We take our supply of food for granted. Around the rest of the world we see subsidies given to the farmers, and we have to compete against them. The point I make—and we made it quite clear—is that we need balance. We need energy, or you will take us back to the Clydesdales, walking behind the horse with the single-furrow plough and a couple of Clydesdales hooked together—a very slow process.

We have become a modern machinery farming enterprise, with huge production. We will not be going back to the horses. We will use energy. We require energy, and diesel will be part of that energy. Let us just shut down our local clean energy in gas and import diesel. Is that the plan? Is that the balance of payments plan? Is that the environmental plan? Is it to close down the clean energy and gas being produced in Australia? As I said, this amendment is simply a wedge piece by the Greens.
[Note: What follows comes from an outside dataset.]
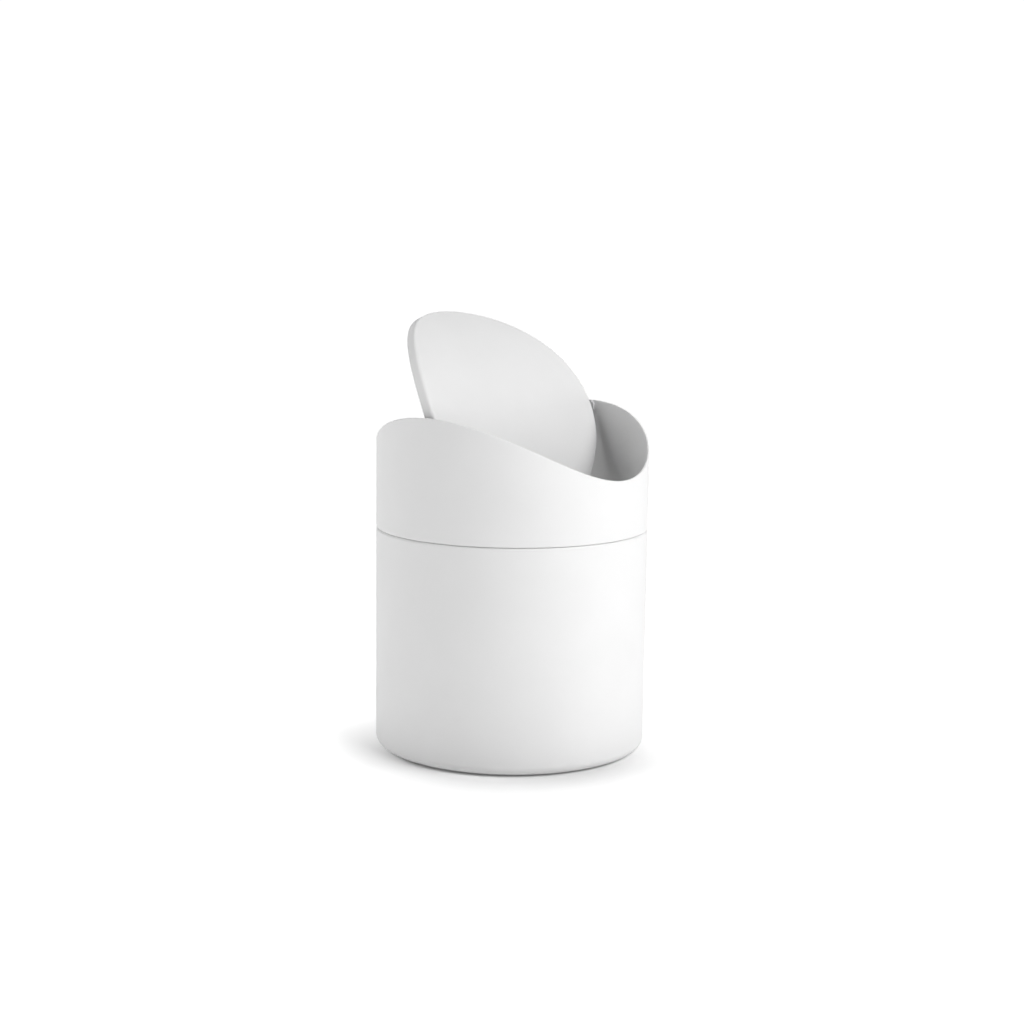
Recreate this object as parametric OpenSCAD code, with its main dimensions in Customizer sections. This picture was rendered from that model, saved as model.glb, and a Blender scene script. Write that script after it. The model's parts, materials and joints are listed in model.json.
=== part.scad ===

I wish Senator Milne were here to explain how they are going to enforce this. No-one takes more pride than our farmers and those who have lived all their lives in rural Australia and been on the land. I wish Senator Milne were here to answer this question—or perhaps Senator Waters might. How is this going to be enforced? If this were to go through, what law can the federal government enforce when the control of the land is under the Crown? Are they just going to change the Constitution with the wave of a stick and perform magic? We all know how hard it is to change the Constitution. That is the very point I make. I am sure my colleague Senator Birmingham has more to add to this.